Athena: Full Throttle appears to be a sequel to the original arcade game, completely with nicely upgraded graphics. There's also a completely new pink haired heroine named Helene, and a much ballyhooed (according to the website) ability to change costumes.
Through her entire fighting game career, Athena always showed up as a her pop idol persona, instead of the Greek goddess she was initially conceived as. The original Athena first showed up as a Striker in KoF 2000, wearing full armor. SNK then made her a playable character SNK Vs Capcom: Chaos, this time in her bikini-wear. Naturally, since she's a hidden boss under the direct command of God Himself, she's drastically overpowered. She also shows up as a playable character in Neo Geo Battle Coliseum.
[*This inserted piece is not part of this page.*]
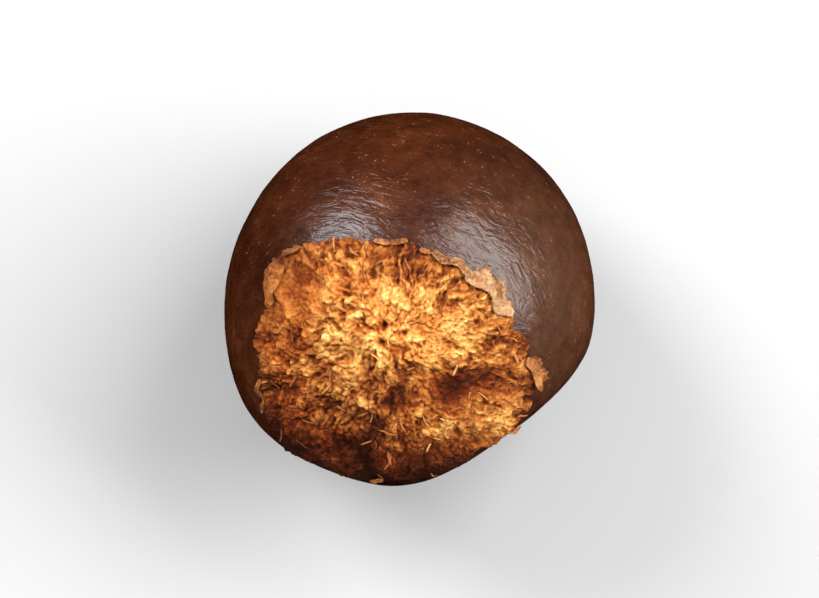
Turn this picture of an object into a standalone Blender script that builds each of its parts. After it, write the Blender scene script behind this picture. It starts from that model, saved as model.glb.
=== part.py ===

If you're familiar with King of Fighters porn fan artwork, you've probably seen a girl with glasses and a pony tail, usually dressed like a maid. This is Kaoru Watabe, a young, crippled girl who wrote a fan letter to the Psycho Soldier team in King of Fighters 97. The only time she actually appears in game is in the team's ending, but she became popular enough to show up as a striker in King of Fighters 2000.
Kensou is Athena's partner from Psycho Soldier, who fights along side her in the King of Fighters games (and also apparently has a crush on her). His original form more closely resembles a chibi-Rambo (and much like the above two characters, appears in his original form as a Striker in KoF 2000). His redesigned form is a relatively simple ensemble of a white t-shirt, blue jacket and blue shorts. Kensou loves rice balls, and often consumes them (and sometimes chokes) before battle. He's also found shredding on a guitar in the ending sequence of Psycho Soldier.
King of Fighters Artwork
Athena is one of SNK's most popular characters, even if most of the games she stars in aren't exactly...you know...good. She's also pretty annoying in The King of Fighters, as she announces each of her attacks ("PSYCHO SWOOOOORDO", "TELEPOOOOORTO") in an extremely shrill, annoying voice. Still, she has her fans, and is a testament to SNK's legacy for creating such a memorable persona.